Letter 6. The Controversy Between Jews and Christians Stated
The faith of a true Christian is the same as that of Moses and the Prophets.

Dear Brother,

1. I was duly favored with your letter. Its contents afforded me much pleasure, particularly your resolution to search the Scriptures. May you speedily find Him whom to know is life eternal. I will now proceed to show you that, in believing in Jesus Christ as the true Messiah, I have not departed from the religion of the Bible; nor does my creed differ from that of Moses and the prophets. The fundamental articles of my faith are as follows:

  1. That there is but one God, but three distinct persons, the same in substance, equal in power and glory.
  2. That God is the creator of the universe, and the preserver and governor of every creature.
  3. That God created Adam and Eve in his own image and likeness, perfectly holy and happy; that he allowed them to eat of every tree in Paradise, but prohibited them from eating of the tree of the knowledge of good and evil, on penalty of death.
  4. That our first parents broke this law or covenant, and thereby brought sin and misery upon themselves, and upon all their posterity.
  5. That immediately after the fall or sin of our first parents, God promised the Redeemer of the world, and made from age to age, gradually, a clearer revelation of him, concerning the wonderful constitution of his person, the manner of his life, the design of his mission, the union of his offices, the nature and design of his sufferings and death, his victory over death and the grave, &c.
  6. That it is the work of the Holy Spirit to regenerate the sinner; to unite him to Christ by faith, and make him meet for the inheritance of the saints in light.
  7. That as soon as the sinner is thus united to Christ he is justified, adopted into God's family, and will be kept, by the power of God, through faith, unto the enjoyment of eternal glory.
  8. That it is our duty to make the moral law, or ten commandments, the rule of our life.
  9. That Jesus Christ will come again, first to reign a thousand years upon the earth, and then to raise the dead; to judge the world, to banish the wicked to endless misery, and to receive the righteous to endless felicity.

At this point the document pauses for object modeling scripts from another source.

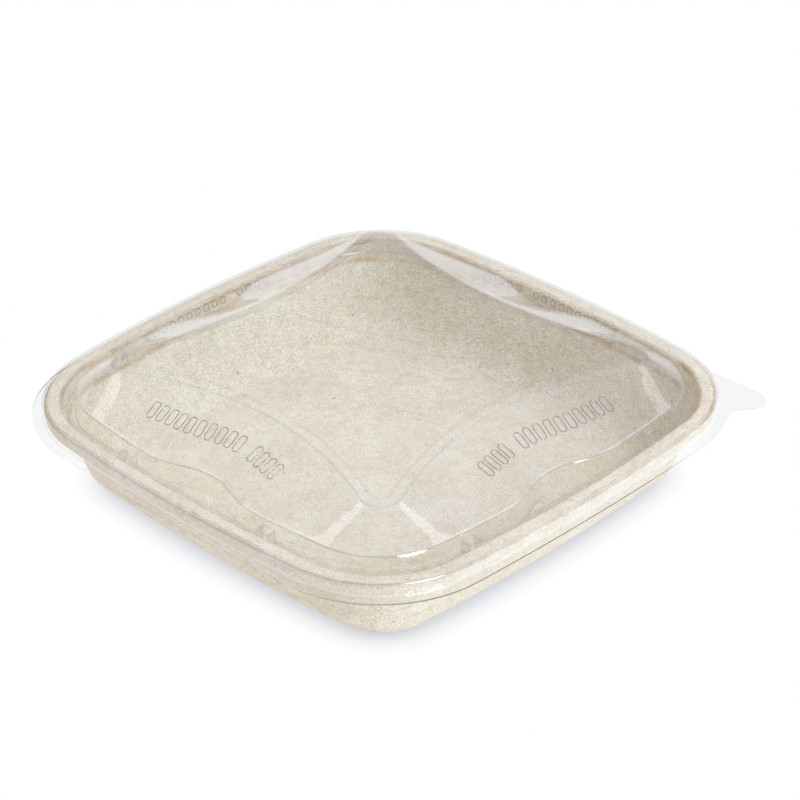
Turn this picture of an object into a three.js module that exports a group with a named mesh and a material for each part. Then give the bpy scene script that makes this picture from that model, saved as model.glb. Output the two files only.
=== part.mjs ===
// A shallow square bowl of moulded fibre with a clear snap lid.
// Millimetres, +Z up. The origin is under the middle of the bowl's base, and the
// lid's pull tab points to +X +Y. Both pieces are one sheet each, pressed to shape:
// each is built as the underside of its sheet, in rings from the middle outwards,
// and then thickened upwards.
import * as THREE from "three";

// ---- Bowl ----
const BOWL_HEIGHT = 33;
const FIBRE = 1.2; // thickness of the pressed fibre
const BASE_HALF = 68.9; // middle of the base to the edge of its flat
const BASE_SIDE_RADIUS = 685;
const BASE_CORNER = 10.5;
const FOOT_RADIUS = 12.5; // the round between the base and the wall
const WALL_SLOPE = THREE.MathUtils.degToRad(23); // of the wall, from upright
const SEAT_DEPTH = 6.5; // from the rim down to the ledge that the lid's plug stands over
const LEDGE = 2.3; // width of that ledge
const RIM_HALF = 88.7; // middle of the bowl to the rim's inner edge
const RIM_SIDE_RADIUS = 591;
const RIM_CORNER = 33.4;
const RIM_WIDTH = 6.3;
const LIP = 3; // how far the rim's outer edge is turned down
const RIM_ROUND = 0.6;

// ---- Lid ----
const SHEET = 0.5; // thickness of the clear sheet
const CLEARANCE = 0.3; // between the lid and the bowl
const SKIRT_DEPTH = 5; // rim's top down to the flange
const FLANGE_HALF = 98.2;
const FLANGE_SIDE_RADIUS = 1050;
const FLANGE_CORNER = 44.5;
const PLUG_DEPTH = 4.8; // how far the channel behind the rim dips into the bowl
const PLUG_DRAFT = 0.6;
const STEP_INSET = 5; // rim's inner edge to the foot of the dome
const STEP_RISE = 2.5; // height of the dome's foot above the rim
const SCALLOP_DEPTH = 6; // bay in the middle of each side of the dome's foot
const SCALLOP_HALF_WIDTH = 25;
const LUG_AT = [44, 33, 44, 33]; // middle of each side (+X, +Y, -X, -Y) to its two lugs
const LUG_HALF_WIDTH = 2.6;
const LUG_FLANK = 0.4;
const CROWN_HEIGHT = 17.3; // middle of the lid above the rim
const CROWN_RADIUS = 1000; // the lid's top is a very shallow dome
const STAR_HALF = 53.9; // middle of the lid to the middle of the star's hollow sides
const STAR_SIDE_RADIUS = -143.5; // negative: the side is hollow
const STAR_TIP = 7;
const BAND_WIDTH = 3.6; // sloping band along the star's edge
const BAND_DROP = 0.3;

// ---- Pull tab, in millimetres out along the corner's diagonal and across it ----
const TAB_TIP = 131.4;
const TAB_SHOULDER = 6.4; // half width of the tab behind its tip
const TAB_FRONT_ROOT = 15; // where the short fillet meets the flange
const TAB_BACK_ROOT = 20; // where the long slope meets the flange

// ---- How finely a ring is divided ----
const BOWL_STOPS = Array(4).fill([0, 22, 44]); // on each side, distances from its middle
const LUG_TOP_HALF = LUG_HALF_WIDTH - LUG_FLANK;
const LUG_EDGES = [-LUG_HALF_WIDTH, -LUG_TOP_HALF, LUG_TOP_HALF, LUG_HALF_WIDTH];
const LID_STOPS = LUG_AT.map((at) => {
  const lugStops = LUG_EDGES.map((edge) => at + edge);
  return [0, 7, 13, 19, SCALLOP_HALF_WIDTH, ...lugStops, 50];
});
const CORNER_STEPS = 10;
const EVEN_TURNS = Array.from({ length: CORNER_STEPS + 1 }, (_, i) => i / CORNER_STEPS);
const TAB_STEPS = 28;

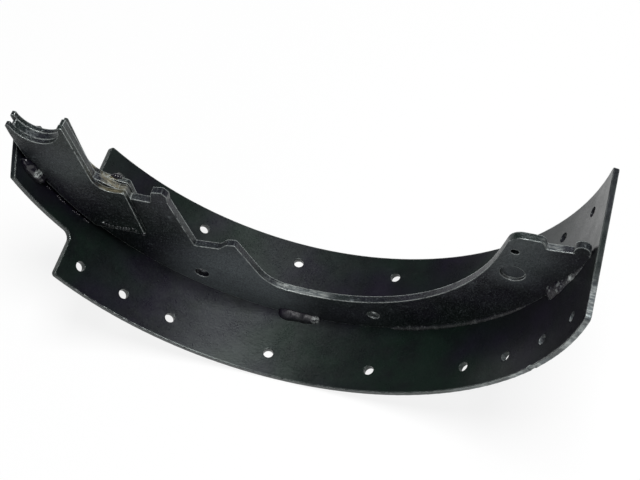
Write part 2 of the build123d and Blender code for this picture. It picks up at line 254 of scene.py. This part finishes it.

Each of these articles will be more fully stated and scripturally proved in our future correspondence.

No doubt, my brother, you are surprised at my statement, for you, as well as our beloved brethren in general, suppose that the difference between the Christian and the Jewish religion is very great. So did I once, and therefore stumbled and almost perished. The doctrine of the Trinity, the, change of the Sabbath, the omission of festivals and other ceremonies, besides a variety of objections, had greatly prejudiced my mind against Christianity, until I searched the Scriptures, and the happy result I shall give you in successive letters; trusting to remove thereby every difficulty, and answer every objection that at present prevents you from acknowledging Jesus to be the Christ, the Son of God, over all, God blessed for ever.

2. The first, and indeed the only point to be established is, whether the Messiah hath come or not; and if he has come, whether Jesus Christ was the promised Messiah or an impostor.

Our nation assert that the Messiah has not yet come, and that Jesus Christ was an impostor. Christians say, and I do believe, that the Messiah hath come at the time and manner promised, and that Jesus Christ is that Messiah. This is the only hinge on which the whole controversy between Jews and Christians turns.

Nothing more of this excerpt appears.